Im Medienzeitalter verankern sie sich tief im allgemeinen Bewusstsein. Sie sind wirkungsmaechtiger als verbale AEusserungen, sie vermitteln gestische Botschaften, und sie konzentrieren unterschwellig emotionale Werte. Indem solche (Presse-)Fotos millionenfach um die Welt eilen, dokumentieren sie einerseits politisches Handeln und werden andererseits selbst zum Instrument der Politik. Politiker wissen sehr genau um ihre Wirkungsmacht und versuchen immer subtiler, Schlagbilder als fokussierte Dokumente ihres erfolgreichen Tuns zu inszenieren. Dass sie dabei der Bildaesthetik und den Sehgewohnheiten der Betrachter/Waehler unterworfen sind, ruft den Kunsthistoriker auf den Plan.

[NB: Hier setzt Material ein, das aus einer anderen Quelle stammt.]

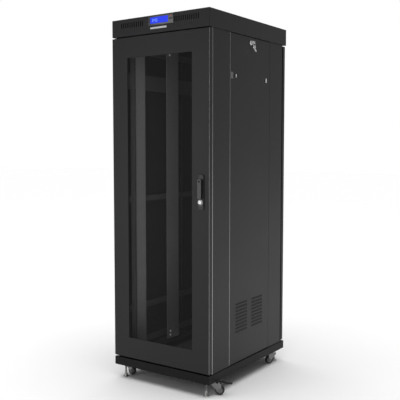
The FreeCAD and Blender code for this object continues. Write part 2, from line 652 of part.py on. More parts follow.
def hinge_pins():
    """A collared pin under and over each door."""
    pins = []
    for x, y in (("-hinge_at", "-front_hinge_y"), ("-rear_hinge_at", "rear_hinge_y")):
        for low, high, collar in (
                (BASE_TOP, DOOR_LOW + " + pin_reach", (BASE_TOP, DOOR_LOW + " - collar_gap")),
                (DOOR_HIGH + " - pin_reach", COVER_LOW, (DOOR_HIGH + " + collar_gap", COVER_LOW))):
            pins.append(joined("HingePin", [rod("Pin", "pin_radius", x, y, (low, high)),
                                            rod("Collar", "collar_radius", x, y, collar)]))
    sub_part(group("HingePins", pins), "hinge_pins")


# Side panels ---------------------------------------------------------------------------

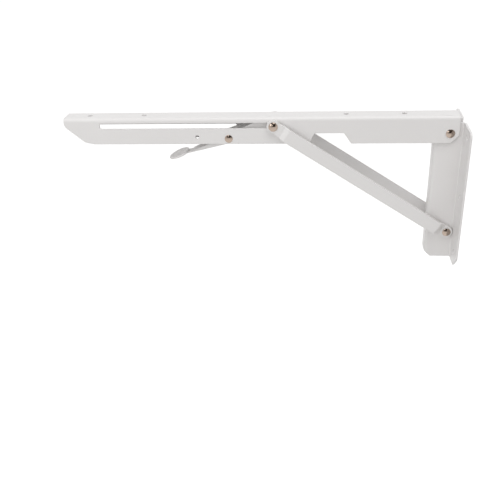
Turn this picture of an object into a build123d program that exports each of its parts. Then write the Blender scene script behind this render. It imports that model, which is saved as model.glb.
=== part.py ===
from build123d import *
import math
import os

os.makedirs("parts", exist_ok=True)

# Folding shelf bracket, in millimetres. The wall is the plane X = 0, the arm reaches out along -X,
# +Z is up and Y = 0 is the middle plane. The origin is the middle of the wall screw holes, and
# depths are measured down from the arm's top face, which carries the shelf.

# Sheet and running gaps
sheet = 2.0
bend_radius = 2.2
side_gap = 0.3
flange_gap = 0.3
running_gap = 0.06
head_gap = 0.1

# Arm: an open channel, folded down along both sides
arm_reach = 401.0
arm_width = 22.0
arm_height = 27.0
heel_setback = 6.5
heel_clip = 7.5
nose_face = 8.0
nose_knee_in = 19.5
nose_knee_down = 25.0
nose_run = 29.0
nose_corner = 6.0
nose_knee_round = 10.0

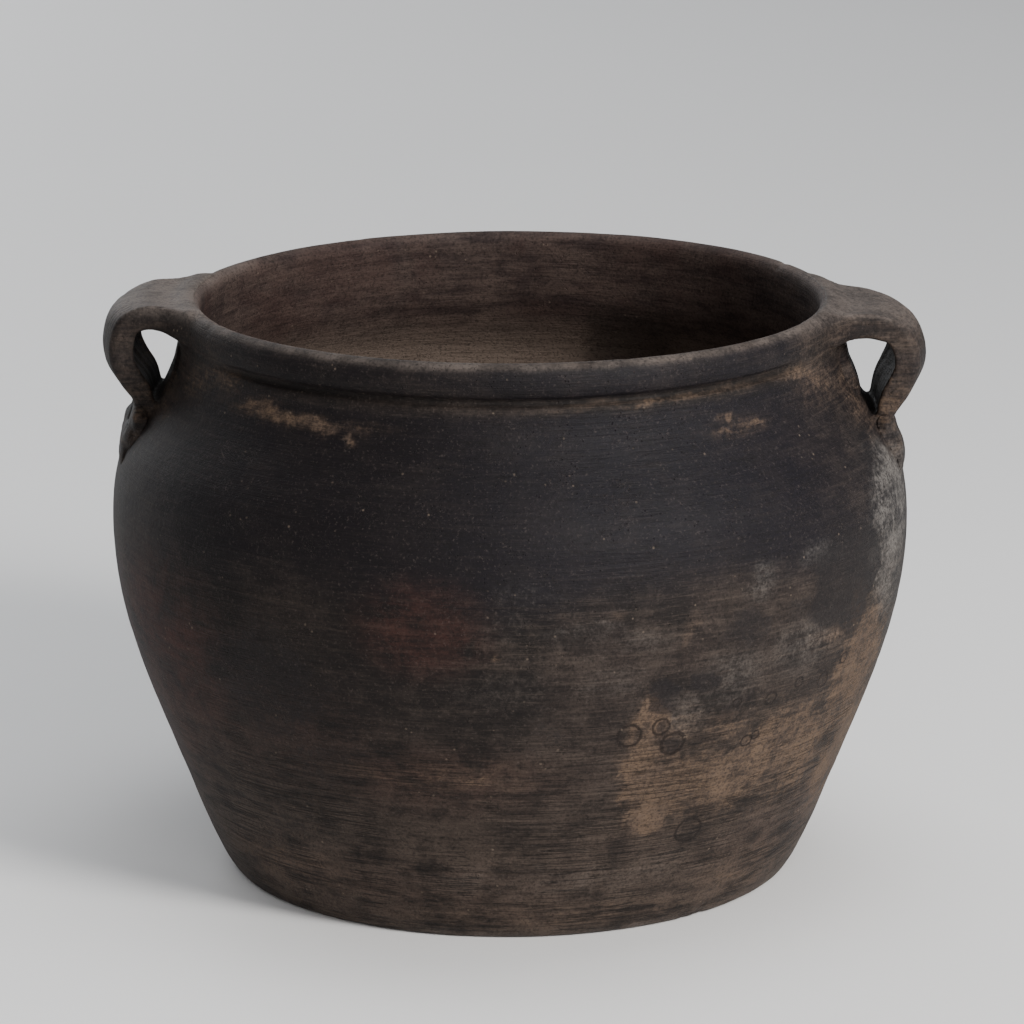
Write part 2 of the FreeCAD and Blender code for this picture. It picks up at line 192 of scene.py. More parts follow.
def polygon_distance(Q):
    a, b = closed[:-1], closed[1:]
    ab = b - a
    l2 = np.maximum((ab ** 2).sum(1), 1e-12)
    best = np.full(len(Q), 1e9)
    inside = np.zeros(len(Q), bool)
    near = (np.maximum(a[:, 1], b[:, 1]) > 100) | (np.abs(ab[:, 1]) > 1e9)
    for k in range(len(a)):
        if near[k]:
            t = np.clip(((Q - a[k]) @ ab[k]) / l2[k], 0, 1)
            best = np.minimum(best, ((Q - a[k] - t[:, None] * ab[k]) ** 2).sum(1))
        cond = (a[k, 1] > Q[:, 1]) != (b[k, 1] > Q[:, 1])
        if cond.any():
            xs = a[k, 0] + (Q[:, 1] - a[k, 1]) * ab[k, 0] / (ab[k, 1] if ab[k, 1] else 1e-9)
            inside ^= cond & (Q[:, 0] < xs)
    return np.sqrt(best) * np.where(inside, -1, 1)


GG = np.stack(np.meshgrid(gr, gz, indexing="ij"), -1).reshape(-1, 2)
SD = polygon_distance(GG).reshape(len(gr), len(gz))


def sd2(r, z):
    x = np.clip((r - gr[0]) / GS, 0, len(gr) - 1.001)
    y = np.clip((z - gz[0]) / GS, 0, len(gz) - 1.001)
    i, j = x.astype(int), y.astype(int)
    fx, fy = x - i, y - j
    return (SD[i, j] * (1 - fx) + SD[i + 1, j] * fx) * (1 - fy) + (SD[i, j + 1] * (1 - fx) + SD[i + 1, j + 1] * fx) * fy


# ------------------------------------------------------- hand-made unevenness, mm
DENTS = []
for _ in range(26):
    DENTS.append((RNG.uniform(-180, 180), RNG.uniform(15, 195), RNG.uniform(9, 26), RNG.uniform(-0.32, 0.22)))
CHIPS = [(40.7, 1.8, 4.5, -0.9), (37.0, 1.2, 3.0, -0.7), (-96, 1.6, 5.0, -0.9), (151, 1.5, 4.0, -0.8), (-31, 1.4, 3.0, -0.5),
         (-64, 216.5, 3.2, -0.5), (21, 217.0, 2.4, -0.35), (118, 217.2, 3.5, -0.6), (-150, 217.0, 3.0, -0.5), (64, 216.6, 2.6, -0.35)]


def azimuth(P):
    return np.degrees(np.arctan2(P[:, 0], -P[:, 1]))


def arc_mm(az, az0, r):
    return ((az - az0 + 180) % 360 - 180) * math.pi / 180 * r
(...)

So erkennt Michael Diers zum Beispiel das Washingtoner Rabin-Arafat- Foto als eine arrangierte Polit-Ikone: Der Handschlag als traditionelle Geste der Friedlichkeit, aber auch der Vertragsverbindlichkeit besiegelt die unwiderrufliche Versoehnung der beiden Kontrahenten, und Bill Clintons ausladende Geste mit weit geoeffneten, die beiden umschliessenden Armen ist aus der religioesen Malerei hinlaenglich bekannt. Der amerikanische Praesident als UEbervater der Weltpolitik spendet seinen Segen fuer den Frieden in Nahost? - Fraglos ist diese Aussage kodiert im Bild versteckt.
Gruendlich geht Diers auch auf die Geschichte der politischen Ikonographie mit fruehen Plakaten und Flugblaettern, die vorgeblich gesellschaftspolitische Intention der Benetton-Werbung und politisch instrumentalisierte (Denk-mal-)Kunst im oeffentlichen Raum ein. Farbenlehre, Kompositionsstruktur und Bildrhetorik sind dabei sein Handwerkszeug. Ob nun aber Politiker, die - bewusst oder intuitiv - die im Zeitalter visueller Reizueberflutung einpraegsame Schlagbilder kreieren, Taeter oder Opfer der medialen Mechanismen sind, laesst Diers offen: "Die Fotografie als den Gesetzen der AEsthetik verpflichtetes Bild arrangiert somit auch Politik nach aesthetischen Kriterien. (...) Politik (geht) auf deren Bedingungen ein und entwirft sich in vielen Teilen bildmaessig und bildgemaess."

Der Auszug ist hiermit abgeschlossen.